プレーン画像抽出処理(S13)の態様は、検査画像の態様により適切に選択することができる。
【0043】
(3-2)前処理
前処理(S14)は、特徴量抽出処理(S15)の精度を上げるための処理である。具体的には、位置補正、画像演算、LUT補正、輝度補正、ぼかし処理などをプレーン抽出画像の態様に合わせて適宜選択して行う。
【0044】
(3-3)特徴量抽出
特徴量抽出処理(S15)は、プレーン画像から特徴のある線や濃度境界域を抽出する処理である。具体的には、関心領域(ROI: Region of Interest)、MASK処理、基準差分、二値化、文字認識(OCR)解析を適宜選択して行う。
【0045】
(3-4)後処理
後処理(S16)は、ブロブ解析処理(S17)の精度を上げるための処理である。具体的には、穴埋め、特徴連結、特徴演算、ノイズ除去を特徴抽出画像の態様に合わせて適宜選択して行う。
【0046】
(3-5)ブロブ解析
ブロブ解析処理(S16)は、後処理(S16)された検査画像を検査画像判定(S17)に供するために行う解析処理である。具体的には、形状特徴解析、文字列解析、距離解析を後処理画像の態様に合わせて適宜選択して行う。
【0047】
(4)検査画像判定
判定部25は、検査画像と基準画像を比較して容器に施された加飾状態の良否を判定する(S18)。
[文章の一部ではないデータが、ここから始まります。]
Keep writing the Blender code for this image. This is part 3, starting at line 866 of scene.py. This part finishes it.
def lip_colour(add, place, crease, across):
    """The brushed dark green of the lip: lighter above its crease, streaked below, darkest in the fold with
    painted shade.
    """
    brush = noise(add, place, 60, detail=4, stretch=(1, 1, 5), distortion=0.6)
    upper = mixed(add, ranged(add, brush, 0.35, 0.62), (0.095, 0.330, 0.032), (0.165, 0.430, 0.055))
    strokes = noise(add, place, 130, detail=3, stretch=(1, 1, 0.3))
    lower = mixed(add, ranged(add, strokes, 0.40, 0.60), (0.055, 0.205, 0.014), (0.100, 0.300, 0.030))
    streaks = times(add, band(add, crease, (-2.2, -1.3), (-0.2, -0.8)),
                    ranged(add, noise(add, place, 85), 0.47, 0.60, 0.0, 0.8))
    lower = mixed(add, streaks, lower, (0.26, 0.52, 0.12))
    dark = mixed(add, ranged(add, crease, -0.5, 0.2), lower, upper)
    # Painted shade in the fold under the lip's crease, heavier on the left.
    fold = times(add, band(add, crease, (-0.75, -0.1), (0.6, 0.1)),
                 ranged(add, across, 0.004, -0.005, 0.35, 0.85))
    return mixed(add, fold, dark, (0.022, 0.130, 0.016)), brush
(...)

判定結果は表示装置35に出力される。
【実施例0048】
図4~
図7は、加飾状態(文字)を変えて、照明手段が照射する照明光の波長成分と遮光材からの反射光の波長成分の組み合わせによる本願発明の加飾状態検査方法を行った場合の加飾状態(文字)の検出可否を示す説明図である。
<実施例1>
図4は、加飾状態(文字色が黒)を照明光の波長成分(RB)、遮光材の反射光波長成分(B)とする設定で、本願発明の加飾状態検査方法を行った場合の加飾状態の検出可否を示す説明図である。
照明光波長成分(B)と遮光材の反射光波長成分(B)の組み合わせで加飾状態を検出することができる。
【0049】
<実施例2>
図5は、加飾状態(文字色が白)を照明光の波長成分(RB)、遮光材の反射光波長成分(B)とする設定と、照明光の波長成分(RB)、遮光材の反射光波長成分(G)とする設定で、本願発明の加飾状態検査方法を行った場合の加飾状態の検出可否を示す説明図である。
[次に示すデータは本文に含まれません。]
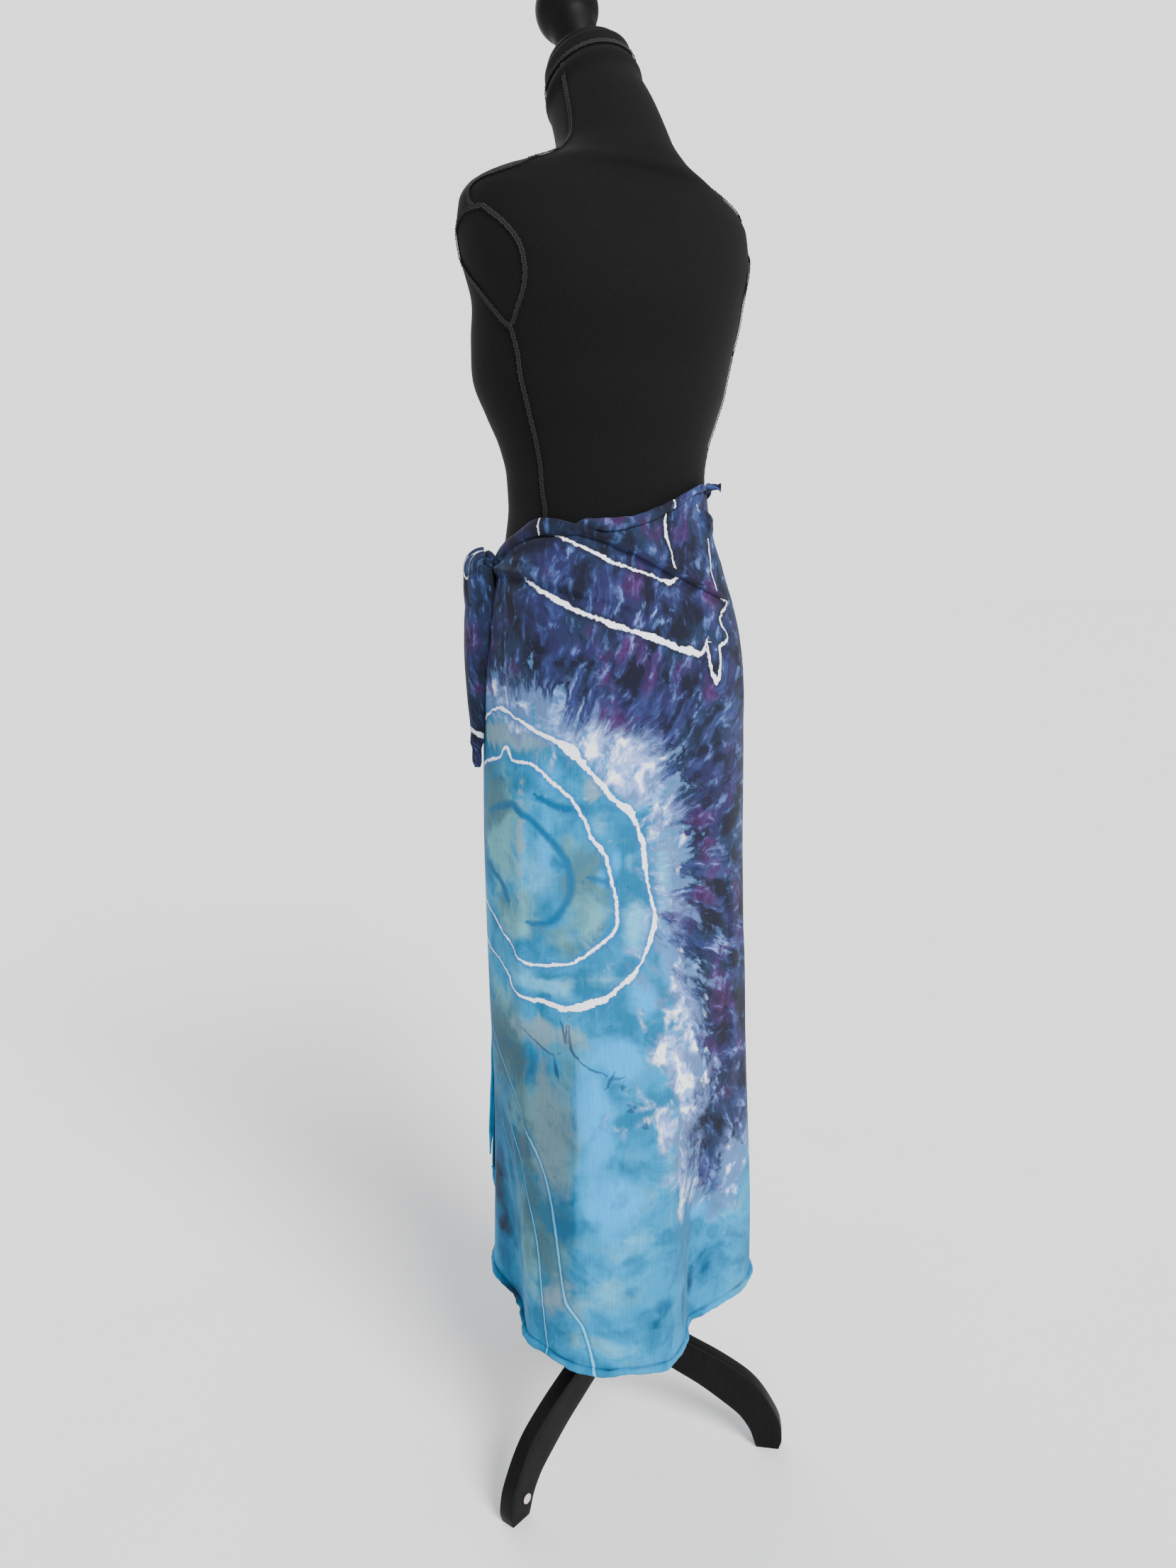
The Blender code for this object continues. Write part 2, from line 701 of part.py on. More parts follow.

照明光波長成分(R)と遮光材の反射光波長成分(B)または(G)の組み合わせで加飾状態を検出することができる。
【0050】
<実施例3>
図6は、加飾状態(文字色が金属色である金)を照明光の波長成分(RB)、遮光材の反射光波長成分(B)とする設定と、照明光の波長成分(BG)、遮光材の反射光波長成分(R)(G)とする設定で、本願発明の加飾状態検査方法を行った場合の加飾状態の検出可否を示す説明図である。
照明光波長成分(RB)と遮光材の反射光波長成分(B)または照明光波長成分(GB)と反射光波長成分(G)の組み合わせで加飾状態を検出することができる。
【0051】
<実施例4>
図7は、加飾状態(文字色が金属色である銀)を照明光の波長成分(RB)、遮光材の反射光波長成分(B)または(R)とする設定で、本願発明の加飾状態検査方法を行った場合の加飾状態の検出可否を示す説明図である。
照明光波長成分(R)と遮光材の反射光波長成分(R)の組み合わせで加飾状態を検出することができる。